The movie we see comes across as a seamless, real-time capture of a single show, but it actually encapsulates two separate performances, as well as some sequences that were shot sans audience, with cameras onstage to capture close-ups and overhead shots. The technical wizardry is sensational, as is the lush and vibrant sound, the lighting and production design. A great-looking Broadway play has become a great-looking movie.

Daveed Diggs plays Lafayette, one of his two roles in “Hamilton.”
Disney+

“Hamilton” was originally scheduled for an Oct. 15, 2021, theatrical release, but last month it was announced it would be streamed on Disney+ starting on July 3. (The timing is even more bittersweet but apt, given it was announced on Monday the Broadway shutdown will extend through the end of this year.)

After brief, Zoom-like comments from Miranda and Kail, we’re taken inside the Richard Rodgers Theater, and soon Leslie Odom Jr.’s Aaron Burr is singing:

How does a bastard, orphan, son of a whore and a

Scotsman, dropped in the middle of a forgotten

Spot in the Caribbean by Providence, impoverished, in squalor

Grow up to be a hero and a scholar?

And off we go on a rousing historical adventure about the life and times of one Alexander Hamilton (Miranda), a great mind and fierce warrior for freedom and social justice who is always assumes he’s the “smartest in the room,” and is probably right, though as Burr eventually cautions, that hubris “may be your doom.”

Not that anything will stop the young and greatly ambitious Hamilton, who will not throw away his shot and sings:

A colony that runs independently

Meanwhile, Britain keeps s—— on us endlessly

Essentially, they tax us relentlessly

Then King George turns around, runs a spending spree

He ain’t never gonna set his descendants free

So there will be a revolution in this century…

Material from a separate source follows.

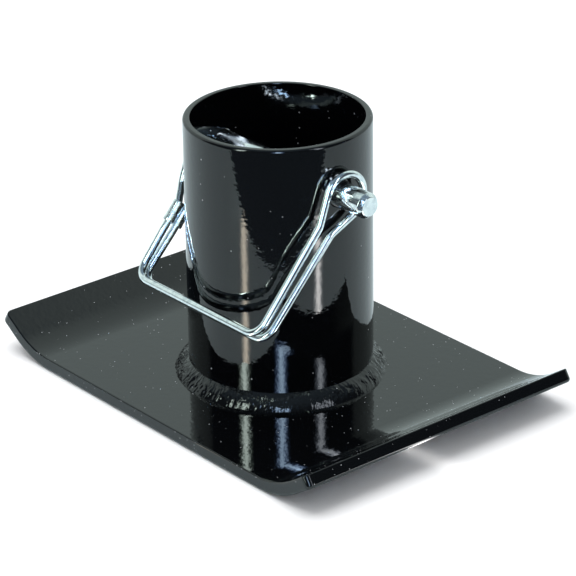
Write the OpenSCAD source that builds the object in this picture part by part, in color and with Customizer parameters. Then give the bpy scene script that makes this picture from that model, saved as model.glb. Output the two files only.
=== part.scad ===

Even with a running time of 2 hours, 41 minutes (including the intros, a one-minute Intermission, and the closing credits featuring “My Shot [Rise Up Remix]” by the Roots featuring Busta Rhymes, Joell Ortiz & Nate Ruess), “Hamilton” is a meticulously streamlined vehicle, never stalling or taking unnecessary detours. With director of photography Declan Quinn providing angles that make us feel as if we’re in the balcony, then slightly off to the side, then behind the performers, occasionally even overhead, we can see every sweat bead on the actors’ faces as they perform physically demanding song-and-dance numbers while wearing vibrant but surely heavy period-piece costumes.

One of the coolest features of the production is a spinning circle of wood in the center of the stage, with a separate circle around THAT circle. The timing of the actors (most of whom had performed their roles hundreds of times by the time the cameras were brought in) is perfect as they maneuver in and out of the rotating circles (which are used sparingly so as not to overdo the technique) and even move set furniture around as they segue from one number to the next.

Leslie Odom Jr. is a standout as Hamilton’s eventual rival Aaron Burr.
Disney+

Lin-Manuel Miranda, whose amazing mind is responsible for this timeless classic, is transcendent as the title character — but his performance is no less impressive than a half-dozen others, including Leslie Odom Jr. as Aaron Burr; Daveed Diggs in a dual role as the heroic French freedom fighter Lafayette and the preening Thomas Jefferson, portrayed as a political opportunist and narcissistic dandy who schemes against Hamilton; Phillipa Soo as Hamilton’s loyal and long-suffering wife, Eliza; Renee Elise Goldsberry as Eliza’s sister, Angelica, who sets aside her own love for Alexander so her sister can be happy, and as comic relief, Jonathan Groff as King George III, who scoffs at those revolutionary Americans as well as his own troops from across the pond.

It feels as if every other number in “Hamilton” is a show-stopper, from the famous “My Shot” to “The Story of Tonight” to “Helpless” (a showcase for the angelic and powerful female voices in the cast) to “Ten Duel Commandments” to the heartbreaking and glorious finale, “Who Lives, Who Dies, Who Tells Your Story.” Touching on everything from blind ambition to sacrificing oneself for a greater cause to political scandals to the lessons of history, “Hamilton” is a revolutionary masterwork about a great revolution.